* _SET PROBLEM_
Check each line of the listing below for the string "this", and copy the ones that have it.

■ ■ ■ ■ ■ ■ ■

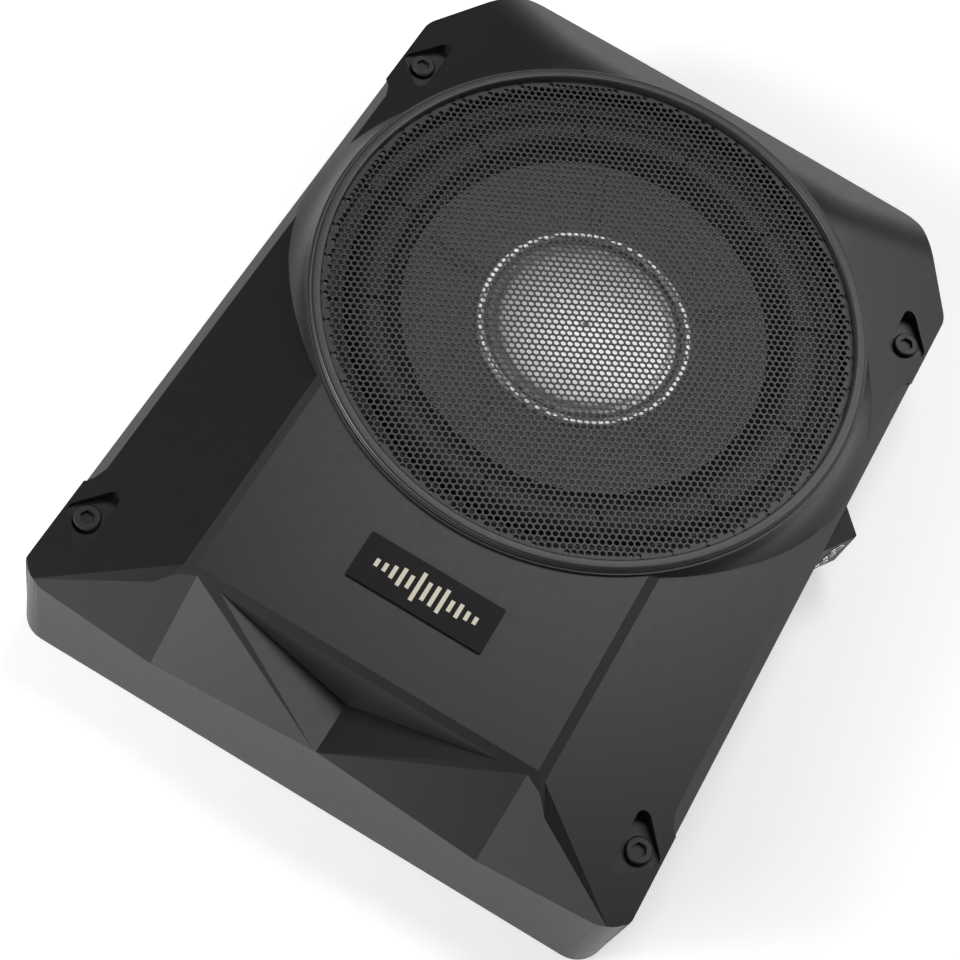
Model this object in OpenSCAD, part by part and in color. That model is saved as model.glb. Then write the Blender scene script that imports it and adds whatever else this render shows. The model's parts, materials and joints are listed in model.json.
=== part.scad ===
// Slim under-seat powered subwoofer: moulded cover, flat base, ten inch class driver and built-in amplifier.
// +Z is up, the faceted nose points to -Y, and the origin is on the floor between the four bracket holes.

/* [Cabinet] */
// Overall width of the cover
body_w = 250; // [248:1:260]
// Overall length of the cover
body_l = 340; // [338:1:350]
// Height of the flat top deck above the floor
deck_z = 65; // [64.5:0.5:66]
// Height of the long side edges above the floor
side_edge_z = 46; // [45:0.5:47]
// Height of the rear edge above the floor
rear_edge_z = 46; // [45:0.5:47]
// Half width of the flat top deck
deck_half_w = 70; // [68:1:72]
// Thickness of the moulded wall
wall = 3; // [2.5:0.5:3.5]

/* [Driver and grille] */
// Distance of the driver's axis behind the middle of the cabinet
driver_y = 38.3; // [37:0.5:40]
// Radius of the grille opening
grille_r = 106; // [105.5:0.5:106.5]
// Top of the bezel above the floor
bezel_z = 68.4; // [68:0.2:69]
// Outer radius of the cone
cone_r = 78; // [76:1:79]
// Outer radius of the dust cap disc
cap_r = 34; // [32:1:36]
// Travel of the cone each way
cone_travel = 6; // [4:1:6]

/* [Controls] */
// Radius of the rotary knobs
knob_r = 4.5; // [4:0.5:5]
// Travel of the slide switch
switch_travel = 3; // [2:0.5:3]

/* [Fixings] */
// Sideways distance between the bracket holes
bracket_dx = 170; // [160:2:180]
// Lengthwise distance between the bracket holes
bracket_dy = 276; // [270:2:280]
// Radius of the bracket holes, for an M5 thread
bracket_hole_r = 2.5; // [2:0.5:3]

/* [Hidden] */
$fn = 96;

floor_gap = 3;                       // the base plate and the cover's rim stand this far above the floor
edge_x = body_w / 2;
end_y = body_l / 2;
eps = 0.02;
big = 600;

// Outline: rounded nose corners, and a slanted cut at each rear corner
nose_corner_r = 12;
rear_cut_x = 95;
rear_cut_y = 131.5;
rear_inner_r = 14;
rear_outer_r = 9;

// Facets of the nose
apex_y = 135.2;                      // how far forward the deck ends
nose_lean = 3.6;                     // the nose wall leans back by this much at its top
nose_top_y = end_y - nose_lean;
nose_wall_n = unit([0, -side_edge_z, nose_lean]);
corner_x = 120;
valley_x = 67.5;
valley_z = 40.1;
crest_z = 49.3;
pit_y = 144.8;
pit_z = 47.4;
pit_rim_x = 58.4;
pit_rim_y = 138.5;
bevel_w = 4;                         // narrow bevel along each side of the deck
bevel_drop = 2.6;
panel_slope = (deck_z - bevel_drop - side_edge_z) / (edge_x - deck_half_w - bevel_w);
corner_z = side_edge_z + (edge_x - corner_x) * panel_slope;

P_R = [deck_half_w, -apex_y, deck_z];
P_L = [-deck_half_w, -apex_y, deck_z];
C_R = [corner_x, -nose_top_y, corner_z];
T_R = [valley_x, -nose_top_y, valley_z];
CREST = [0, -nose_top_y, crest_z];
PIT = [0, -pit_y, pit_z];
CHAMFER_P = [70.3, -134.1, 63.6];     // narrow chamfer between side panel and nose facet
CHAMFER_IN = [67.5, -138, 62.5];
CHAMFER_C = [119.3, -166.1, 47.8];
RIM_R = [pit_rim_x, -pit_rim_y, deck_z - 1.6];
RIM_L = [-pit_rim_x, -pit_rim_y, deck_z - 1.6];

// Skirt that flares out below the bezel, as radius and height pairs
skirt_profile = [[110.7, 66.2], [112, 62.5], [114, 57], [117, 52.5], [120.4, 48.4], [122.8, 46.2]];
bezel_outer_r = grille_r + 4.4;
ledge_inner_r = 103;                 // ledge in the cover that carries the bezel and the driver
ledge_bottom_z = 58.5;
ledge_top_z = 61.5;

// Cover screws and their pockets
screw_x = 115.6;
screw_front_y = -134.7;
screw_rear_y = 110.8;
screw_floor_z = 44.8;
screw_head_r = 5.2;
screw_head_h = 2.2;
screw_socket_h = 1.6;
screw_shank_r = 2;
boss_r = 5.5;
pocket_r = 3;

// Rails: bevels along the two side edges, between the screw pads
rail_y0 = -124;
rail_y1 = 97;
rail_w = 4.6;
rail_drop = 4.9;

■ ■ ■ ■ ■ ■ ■

* _WRITTEN ANSWER_
Model this object in OpenSCAD, part by part and in color. That model is saved as model.glb. Then write the Blender scene script that imports it and adds whatever else this render shows. The model's parts, materials and joints are listed in model.json.
floor_gap = 3;                       // the base plate and the cover's rim stand this far above the floor
nose_lean = 3.6;                     // the nose wall leans back by this much at its top